What the task requires:
Quote verbatim every line from the line containing "side of the fin" to the line containing "Vector(map(max, high, point))", inclusive of both, and no other line.

Source excerpt:
^^^^
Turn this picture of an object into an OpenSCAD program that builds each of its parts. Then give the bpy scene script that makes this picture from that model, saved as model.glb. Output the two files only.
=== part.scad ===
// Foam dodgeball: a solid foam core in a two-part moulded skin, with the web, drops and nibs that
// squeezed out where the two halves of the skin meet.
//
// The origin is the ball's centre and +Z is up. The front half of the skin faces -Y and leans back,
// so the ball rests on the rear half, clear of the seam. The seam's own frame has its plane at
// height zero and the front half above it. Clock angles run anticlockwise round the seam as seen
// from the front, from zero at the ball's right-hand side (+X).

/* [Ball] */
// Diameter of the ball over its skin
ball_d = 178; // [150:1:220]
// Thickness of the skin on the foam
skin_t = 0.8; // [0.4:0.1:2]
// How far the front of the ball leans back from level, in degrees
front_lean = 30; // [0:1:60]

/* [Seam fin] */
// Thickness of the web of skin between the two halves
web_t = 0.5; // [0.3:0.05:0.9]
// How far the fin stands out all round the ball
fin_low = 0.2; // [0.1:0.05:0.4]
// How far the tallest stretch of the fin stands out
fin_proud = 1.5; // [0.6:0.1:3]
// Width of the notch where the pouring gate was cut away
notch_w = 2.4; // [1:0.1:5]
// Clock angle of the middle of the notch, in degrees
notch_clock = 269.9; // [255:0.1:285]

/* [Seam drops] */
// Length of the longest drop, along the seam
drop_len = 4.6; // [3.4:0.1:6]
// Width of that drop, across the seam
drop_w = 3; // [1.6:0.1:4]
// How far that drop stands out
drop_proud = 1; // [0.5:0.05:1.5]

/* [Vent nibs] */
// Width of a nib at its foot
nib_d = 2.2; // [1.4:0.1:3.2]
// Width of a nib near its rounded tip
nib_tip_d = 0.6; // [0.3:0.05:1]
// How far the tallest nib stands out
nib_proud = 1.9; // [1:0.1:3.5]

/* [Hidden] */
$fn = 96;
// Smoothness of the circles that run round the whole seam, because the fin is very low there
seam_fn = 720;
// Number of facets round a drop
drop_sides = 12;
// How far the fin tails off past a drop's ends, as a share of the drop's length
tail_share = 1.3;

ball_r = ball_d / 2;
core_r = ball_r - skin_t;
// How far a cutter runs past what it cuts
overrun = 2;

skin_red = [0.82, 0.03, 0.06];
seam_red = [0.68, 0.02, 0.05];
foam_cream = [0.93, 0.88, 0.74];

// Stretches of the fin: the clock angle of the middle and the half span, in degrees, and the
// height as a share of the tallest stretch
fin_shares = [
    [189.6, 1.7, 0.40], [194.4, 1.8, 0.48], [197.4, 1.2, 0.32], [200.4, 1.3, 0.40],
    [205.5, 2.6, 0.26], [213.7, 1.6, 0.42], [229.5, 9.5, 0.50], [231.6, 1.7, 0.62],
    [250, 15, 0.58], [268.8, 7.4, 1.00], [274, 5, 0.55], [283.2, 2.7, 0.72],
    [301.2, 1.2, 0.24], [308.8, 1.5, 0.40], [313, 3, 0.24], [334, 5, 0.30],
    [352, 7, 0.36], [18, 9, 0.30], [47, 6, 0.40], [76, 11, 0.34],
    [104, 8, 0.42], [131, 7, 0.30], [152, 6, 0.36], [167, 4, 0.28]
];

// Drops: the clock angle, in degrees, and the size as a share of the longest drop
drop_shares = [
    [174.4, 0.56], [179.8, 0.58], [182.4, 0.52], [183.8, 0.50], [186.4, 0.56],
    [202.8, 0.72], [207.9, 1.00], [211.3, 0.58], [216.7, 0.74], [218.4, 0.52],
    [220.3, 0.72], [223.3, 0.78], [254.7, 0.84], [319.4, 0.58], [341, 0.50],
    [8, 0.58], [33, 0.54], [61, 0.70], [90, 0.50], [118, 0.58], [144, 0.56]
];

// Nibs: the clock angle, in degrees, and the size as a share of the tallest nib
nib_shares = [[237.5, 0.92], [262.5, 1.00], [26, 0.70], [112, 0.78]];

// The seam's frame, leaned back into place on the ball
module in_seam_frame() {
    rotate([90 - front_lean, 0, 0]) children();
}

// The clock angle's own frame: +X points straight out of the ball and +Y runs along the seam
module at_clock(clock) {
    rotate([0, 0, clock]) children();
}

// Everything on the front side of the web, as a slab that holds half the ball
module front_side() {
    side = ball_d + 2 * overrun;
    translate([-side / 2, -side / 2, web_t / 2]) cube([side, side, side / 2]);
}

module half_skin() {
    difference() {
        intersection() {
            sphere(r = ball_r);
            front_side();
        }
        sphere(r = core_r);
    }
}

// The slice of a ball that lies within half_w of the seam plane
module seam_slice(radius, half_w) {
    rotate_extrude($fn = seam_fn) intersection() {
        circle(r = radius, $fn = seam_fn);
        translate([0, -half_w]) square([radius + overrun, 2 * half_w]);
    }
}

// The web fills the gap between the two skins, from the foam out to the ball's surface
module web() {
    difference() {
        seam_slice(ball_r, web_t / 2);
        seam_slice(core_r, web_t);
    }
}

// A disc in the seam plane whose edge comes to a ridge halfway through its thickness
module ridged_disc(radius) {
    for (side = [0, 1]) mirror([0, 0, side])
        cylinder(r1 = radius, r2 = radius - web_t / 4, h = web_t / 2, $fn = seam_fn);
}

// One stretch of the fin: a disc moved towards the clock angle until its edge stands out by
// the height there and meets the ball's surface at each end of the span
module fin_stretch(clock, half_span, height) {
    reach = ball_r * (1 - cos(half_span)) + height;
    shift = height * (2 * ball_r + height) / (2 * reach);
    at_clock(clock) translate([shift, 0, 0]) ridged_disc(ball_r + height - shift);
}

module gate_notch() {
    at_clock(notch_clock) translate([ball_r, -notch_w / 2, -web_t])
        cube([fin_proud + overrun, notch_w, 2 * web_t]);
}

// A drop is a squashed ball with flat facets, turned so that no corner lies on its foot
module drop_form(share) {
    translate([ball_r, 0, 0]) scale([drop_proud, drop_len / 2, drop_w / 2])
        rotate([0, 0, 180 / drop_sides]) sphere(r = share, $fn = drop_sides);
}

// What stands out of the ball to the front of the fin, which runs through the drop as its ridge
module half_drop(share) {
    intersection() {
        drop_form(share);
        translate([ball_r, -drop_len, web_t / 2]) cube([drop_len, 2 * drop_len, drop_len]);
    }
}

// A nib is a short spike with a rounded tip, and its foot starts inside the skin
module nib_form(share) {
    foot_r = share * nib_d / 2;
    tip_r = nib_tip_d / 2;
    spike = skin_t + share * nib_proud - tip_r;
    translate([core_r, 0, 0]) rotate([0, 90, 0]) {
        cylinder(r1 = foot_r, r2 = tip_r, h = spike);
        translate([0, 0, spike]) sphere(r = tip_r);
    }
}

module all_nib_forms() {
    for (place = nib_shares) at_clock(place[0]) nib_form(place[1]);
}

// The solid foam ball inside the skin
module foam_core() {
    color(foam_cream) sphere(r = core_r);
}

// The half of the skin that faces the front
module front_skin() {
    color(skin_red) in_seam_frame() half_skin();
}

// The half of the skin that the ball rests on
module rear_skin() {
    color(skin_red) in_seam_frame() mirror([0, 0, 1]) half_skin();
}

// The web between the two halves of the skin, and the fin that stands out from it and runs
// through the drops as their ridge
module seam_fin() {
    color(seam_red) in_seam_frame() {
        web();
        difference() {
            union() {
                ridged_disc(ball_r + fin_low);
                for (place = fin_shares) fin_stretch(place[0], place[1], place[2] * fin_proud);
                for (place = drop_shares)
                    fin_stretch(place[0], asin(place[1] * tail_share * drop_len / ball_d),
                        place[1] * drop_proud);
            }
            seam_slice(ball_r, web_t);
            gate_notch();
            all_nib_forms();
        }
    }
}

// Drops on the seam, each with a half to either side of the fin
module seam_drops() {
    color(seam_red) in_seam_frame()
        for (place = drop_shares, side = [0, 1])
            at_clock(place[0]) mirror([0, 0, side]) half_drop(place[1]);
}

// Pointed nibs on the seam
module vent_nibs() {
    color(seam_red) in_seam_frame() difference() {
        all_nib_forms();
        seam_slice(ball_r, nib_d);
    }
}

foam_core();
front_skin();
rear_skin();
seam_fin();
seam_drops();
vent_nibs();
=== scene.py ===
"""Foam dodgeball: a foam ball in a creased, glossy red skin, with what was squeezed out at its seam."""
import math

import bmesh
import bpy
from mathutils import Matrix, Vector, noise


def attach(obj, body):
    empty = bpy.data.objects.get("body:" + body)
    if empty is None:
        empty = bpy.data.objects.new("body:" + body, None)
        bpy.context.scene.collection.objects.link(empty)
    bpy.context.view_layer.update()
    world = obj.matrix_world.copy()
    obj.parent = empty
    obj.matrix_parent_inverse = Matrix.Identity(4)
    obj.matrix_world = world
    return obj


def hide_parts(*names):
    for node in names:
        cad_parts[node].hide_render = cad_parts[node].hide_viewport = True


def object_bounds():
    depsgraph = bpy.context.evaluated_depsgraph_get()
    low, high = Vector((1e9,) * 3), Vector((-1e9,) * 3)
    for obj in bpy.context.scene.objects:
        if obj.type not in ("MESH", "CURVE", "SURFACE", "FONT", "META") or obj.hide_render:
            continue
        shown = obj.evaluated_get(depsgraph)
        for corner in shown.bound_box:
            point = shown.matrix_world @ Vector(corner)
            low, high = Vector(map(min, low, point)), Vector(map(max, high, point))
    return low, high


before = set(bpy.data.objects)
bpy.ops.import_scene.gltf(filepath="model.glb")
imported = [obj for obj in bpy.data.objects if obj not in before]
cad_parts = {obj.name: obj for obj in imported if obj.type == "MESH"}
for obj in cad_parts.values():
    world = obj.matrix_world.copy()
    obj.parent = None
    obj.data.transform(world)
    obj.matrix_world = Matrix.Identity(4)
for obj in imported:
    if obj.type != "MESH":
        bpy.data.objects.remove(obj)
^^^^
Answer for the task:
// Drops on the seam, each with a half to either side of the fin
module seam_drops() {
    color(seam_red) in_seam_frame()
        for (place = drop_shares, side = [0, 1])
            at_clock(place[0]) mirror([0, 0, side]) half_drop(place[1]);
}

// Pointed nibs on the seam
module vent_nibs() {
    color(seam_red) in_seam_frame() difference() {
        all_nib_forms();
        seam_slice(ball_r, nib_d);
    }
}

foam_core();
front_skin();
rear_skin();
seam_fin();
seam_drops();
vent_nibs();
=== scene.py ===
"""Foam dodgeball: a foam ball in a creased, glossy red skin, with what was squeezed out at its seam."""
import math

import bmesh
import bpy
from mathutils import Matrix, Vector, noise


def attach(obj, body):
    empty = bpy.data.objects.get("body:" + body)
    if empty is None:
        empty = bpy.data.objects.new("body:" + body, None)
        bpy.context.scene.collection.objects.link(empty)
    bpy.context.view_layer.update()
    world = obj.matrix_world.copy()
    obj.parent = empty
    obj.matrix_parent_inverse = Matrix.Identity(4)
    obj.matrix_world = world
    return obj


def hide_parts(*names):
    for node in names:
        cad_parts[node].hide_render = cad_parts[node].hide_viewport = True


def object_bounds():
    depsgraph = bpy.context.evaluated_depsgraph_get()
    low, high = Vector((1e9,) * 3), Vector((-1e9,) * 3)
    for obj in bpy.context.scene.objects:
        if obj.type not in ("MESH", "CURVE", "SURFACE", "FONT", "META") or obj.hide_render:
            continue
        shown = obj.evaluated_get(depsgraph)
        for corner in shown.bound_box:
            point = shown.matrix_world @ Vector(corner)
            low, high = Vector(map(min, low, point)), Vector(map(max, high, point))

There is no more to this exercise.